Helena Kupkova, known before by FastXML (she claimed it's 5x faster than MSXML), now working for Microsoft on XmlReader and who's behind amazing "Microsoft XML Diff and Patch 1.0" tool, has published an article at MSDN XML Dev Center called "XML Reader with Bookmarks".
In the article Helena discusses XmlBookmarkReader, which is XmlReader implementation enabling you to set a bookmark at an XML node, read on and then rewind the reader back to the bookmarked node if you wish. That's really cool. It's implemented by caching all XML nodes after bookmarked one along with their context (such as Depth, attributes, namespaces etc). If you think for a moment about how XmlReader works you realize that it can be modeled as just traversing of a non-circular singly linked list of nodes. The nodes in that list are ordered in a document order (except for attributes and namespaces), which is usually called preorder tree traversal in non-XML circles. So at any moment you can start recording nodes XmlReader reads to the linked list and then come back and replay nodes by reading them from that list instead of source XML.
As a demonstration Helena shows an example of XML filtering, which requires look ahead - like selecting "/books/book[contains(title, 'XML')]". Obviously this can't be done with XmlTextReader, nor with XPathReader, but done easily with XmlBookmarkReader. As a matter of fact, XmlBookmarkReader is the feature XPathReader really needs. We can leverage XmlBookmarkReader when evaluating predicates in XPathReader so we can get back to the context node once we done with a predicate. Then XPathReader will finally be able to work with notorious "book[contains(title, 'XML')]". That's the way to go. With "look ahead" and "look back through ancestors" features XPathReader can finally be really useful. Btw, XPathReader workspace is open to everybody interested to participate. I just found out I'm admin there :)
PS. There is a small typo in the XmlBookmarkReader.cs - the line
if ( bookmarks.Count > 0 != null ) {should probably be
if ( bookmarks != null ) {
Yes, you can use it in XPathReader, that would be great! It has the same licence/EULA as XPathReader (the original one from Dare's MSDN article) and that is a licence we ship with samples.
I should have tried to compile the bookmarking reader with .Net 1.1. I was carefull not to use any new features, but I should have done that nevertheless.
Hi Helena! I'm excited to see you on my blog!
Looks like you are working with C# 2.0 :) VS.NET 2003 does complain about that line. And also about String.Contains() method in the sample class.
Btw, what's the license? I mean would you mind if I go and use XmlBookmarkReader in XPathReader project?
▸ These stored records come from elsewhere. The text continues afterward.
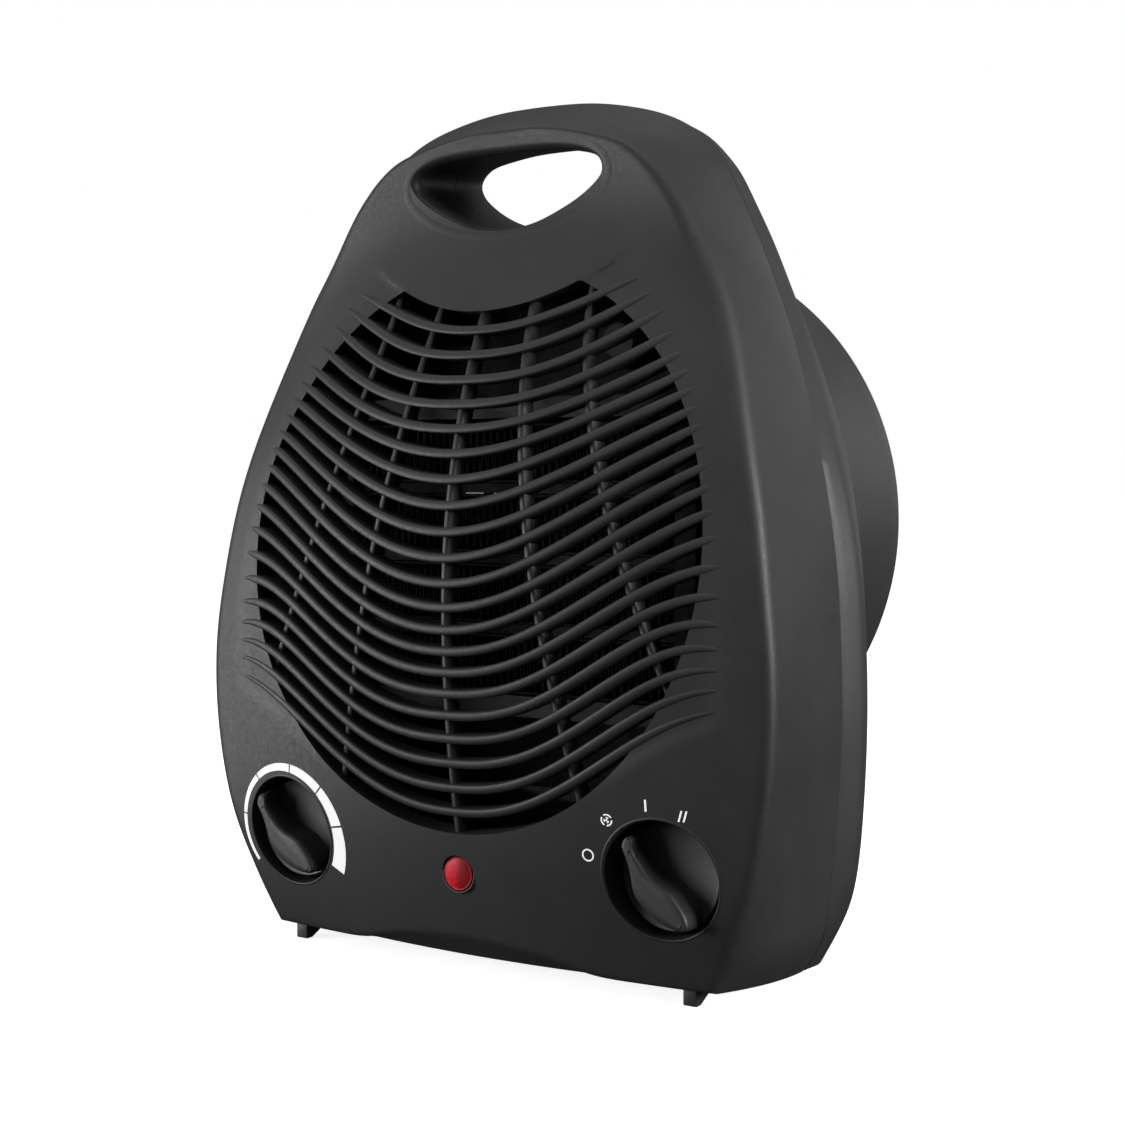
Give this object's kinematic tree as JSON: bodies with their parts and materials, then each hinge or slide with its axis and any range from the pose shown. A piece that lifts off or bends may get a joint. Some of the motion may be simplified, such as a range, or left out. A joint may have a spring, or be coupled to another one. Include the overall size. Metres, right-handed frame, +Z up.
{
  "type": "ceramic fan heater",
  "caption": "Upright portable fan heater: domed front with a wavy moulded outlet grille, round control knobs, a through handle at the top and a round fan drum behind.",
  "frame": {"origin": "bottom centre of the bounding box, on the surface the heater stands on", "axes": "+Z up, the grille and knobs face -Y, +X is to the right seen from the front"},
  "size_m": [0.1984, 0.1205, 0.2499],
  "materials": {
    "black_casing": "fine matt texture",
    "knob_black": "satin",
    "red_lens": "translucent red, smooth",
    "lamp_glass": "clear",
    "zinc_steel": "zinc plated",
    "motor_steel": "oiled laminations",
    "coil_wrap": "taped winding",
    "bronze": "sintered",
    "brass": "turned",
    "fin_aluminium": "rolled strip",
    "ceramic": "fired, unglazed",
    "dark_plastic": "moulded",
    "white_plastic": "moulded",
    "rubber": "moulded"
  },
  "bodies": {
    "casing": {"casing_screw_lower_left": "zinc_steel", "casing_screw_lower_right": "zinc_steel", "casing_screw_middle_left": "zinc_steel", "casing_screw_middle_right": "zinc_steel", "casing_screw_upper_left": "zinc_steel", "casing_screw_upper_right": "zinc_steel", "cord_clamp": "white_plastic", "cord_clamp_screw_left": "zinc_steel", "cord_clamp_screw_right": "zinc_steel", "cord_inlet_bush": "rubber", "duct_plate": "zinc_steel", "duct_screw_lower_left": "zinc_steel", "duct_screw_lower_right": "zinc_steel", "duct_screw_upper_left": "zinc_steel", "duct_screw_upper_right": "zinc_steel", "front_casing": "black_casing", "heater_ceramic_strip_1": "ceramic", "heater_ceramic_strip_2": "ceramic", "heater_ceramic_strip_3": "ceramic", "heater_fin_bank_1": "fin_aluminium", "heater_fin_bank_2": "fin_aluminium", "heater_fin_bank_3": "fin_aluminium", "heater_fin_bank_4": "fin_aluminium", "heater_frame": "dark_plastic", "indicator_lamp": "lamp_glass", "indicator_lens": "red_lens", "motor_bracket_front": "zinc_steel", "motor_bracket_rear": "zinc_steel", "motor_bush_front": "bronze", "motor_bush_rear": "bronze", "motor_coil": "coil_wrap", "motor_lamination_stack": "motor_steel", "motor_screw_left": "zinc_steel", "motor_screw_right": "zinc_steel", "rear_casing": "black_casing", "rotary_switch_body": "dark_plastic", "switch_screw_inner": "zinc_steel", "switch_screw_outer": "zinc_steel", "terminal_block": "white_plastic", "thermal_cutout": "dark_plastic", "thermal_fuse": "zinc_steel", "thermostat_bimetal": "zinc_steel", "thermostat_contact_arm": "brass", "thermostat_frame": "ceramic", "thermostat_nut": "brass"},
    "thermostat_dial": {"thermostat_knob": "knob_black", "thermostat_spindle": "zinc_steel"},
    "selector_dial": {"selector_knob": "knob_black", "selector_spindle": "zinc_steel"},
    "fan_rotor": {"fan_impeller": "dark_plastic", "motor_shaft": "motor_steel", "motor_rotor": "motor_steel", "fan_clip": "zinc_steel"}
  },
  "joints": [
    {"name": "thermostat_turn", "type": "hinge", "parent": "casing", "child": "thermostat_dial", "pos_m": [-0.0631, -0.043, 0.0353], "axis": [0, -1, 0], "range_deg": [-170, 75]},
    {"name": "selector_turn", "type": "hinge", "parent": "casing", "child": "selector_dial", "pos_m": [0.0631, -0.043, 0.0353], "axis": [0, -1, 0], "range_deg": [-67, 33.5]},
    {"name": "fan_spin", "type": "hinge", "parent": "casing", "child": "fan_rotor", "pos_m": [0, 0.017, 0.1273], "axis": [0, 1, 0], "continuous": true}
  ]
}
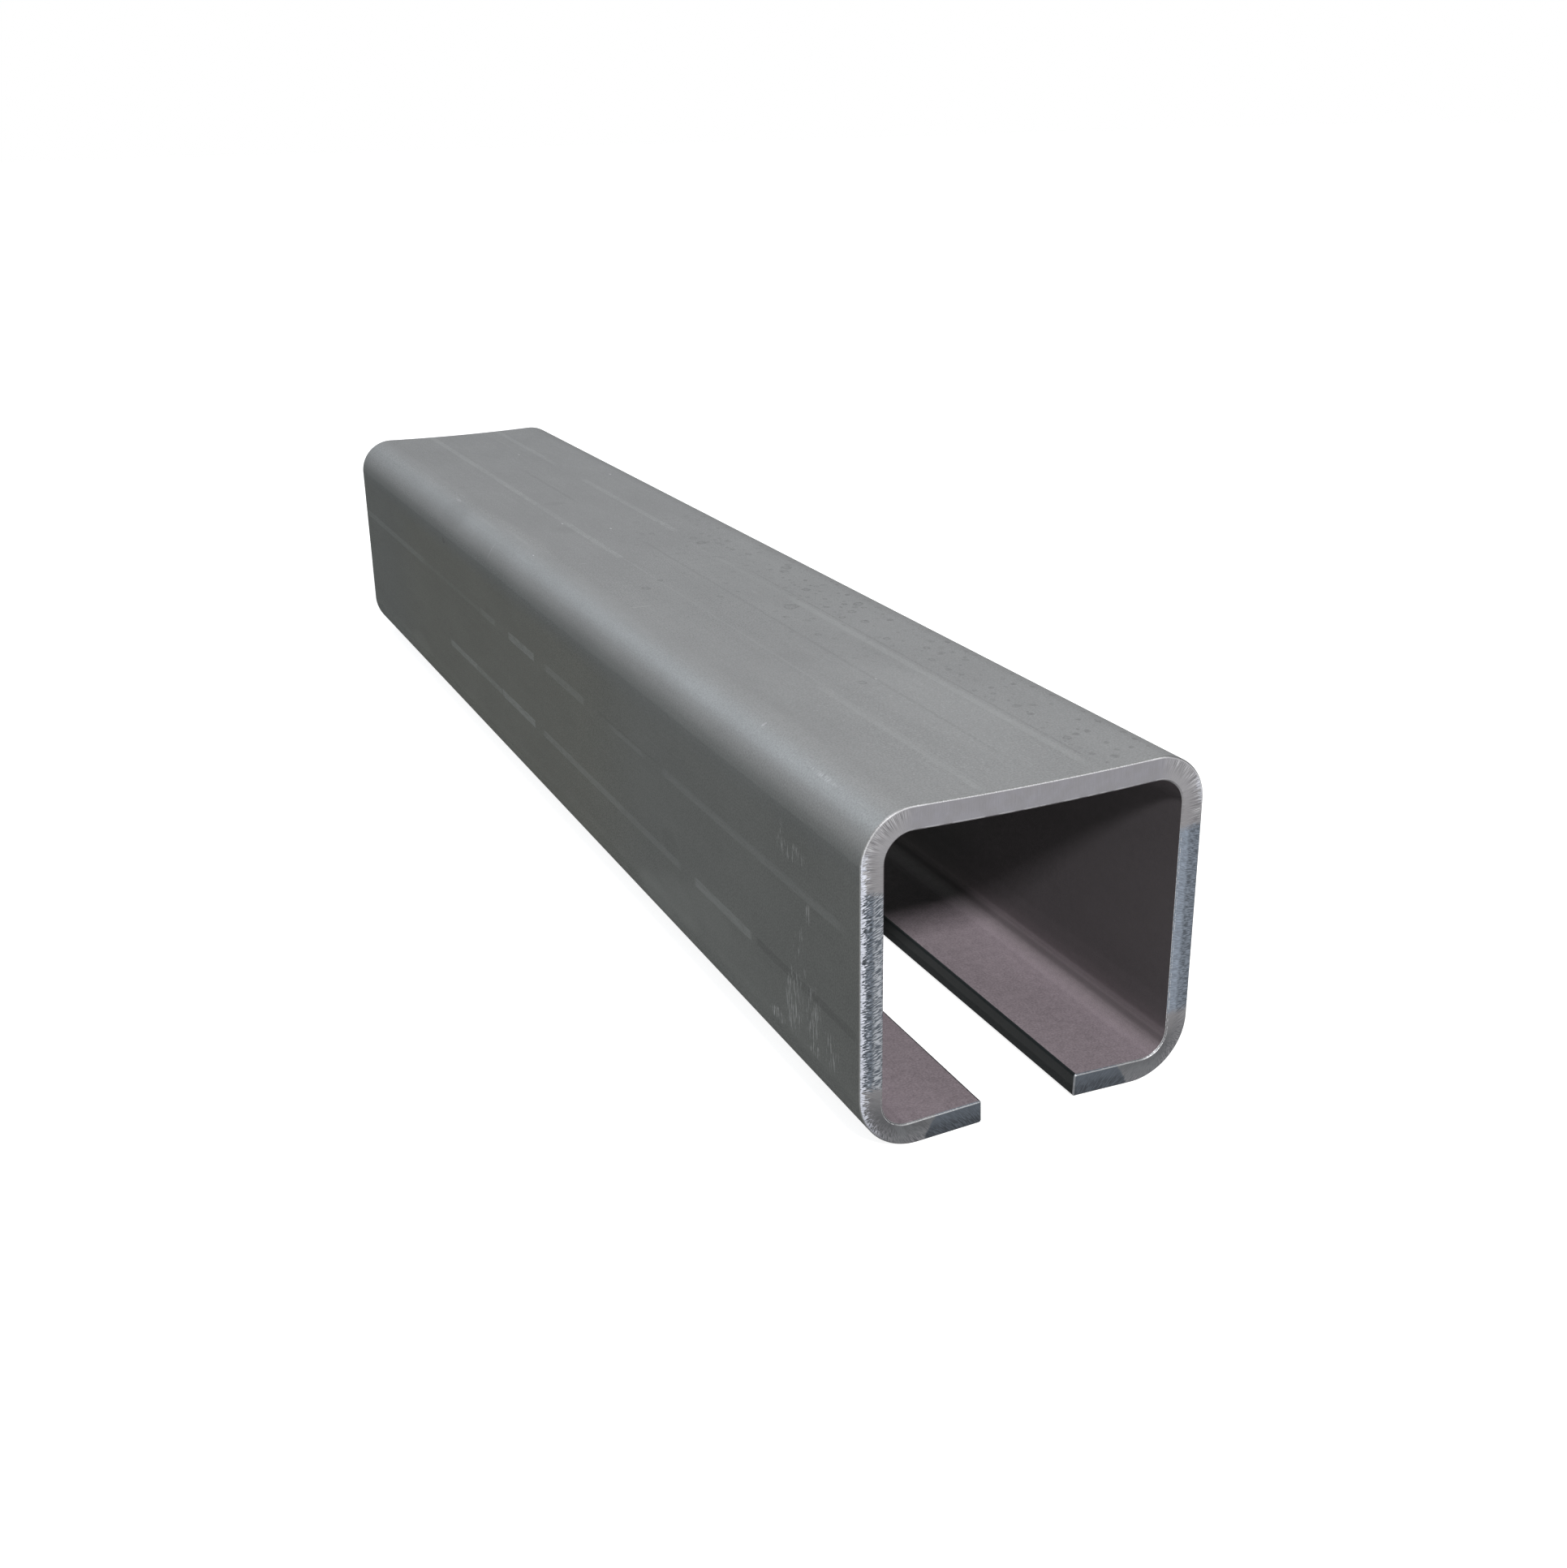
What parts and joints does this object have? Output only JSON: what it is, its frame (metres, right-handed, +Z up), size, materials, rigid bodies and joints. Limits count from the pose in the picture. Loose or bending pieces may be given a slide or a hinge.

Hi Oleg, thanks for pointing out the typo. I had the bookmarks stores in a linked list before but then I switched to a hastable. Interesting thing is that the C# compiler does not complain when comparing bool and null.
Has potential, but like Mark's post "Combining the XmlReader and XmlWriter classes for simple streaming transformations" last week, it seems like we need to be thinking of real editable streams that are random-access compatible instead of either rewriting the whole document or cache them into a mini-DOM.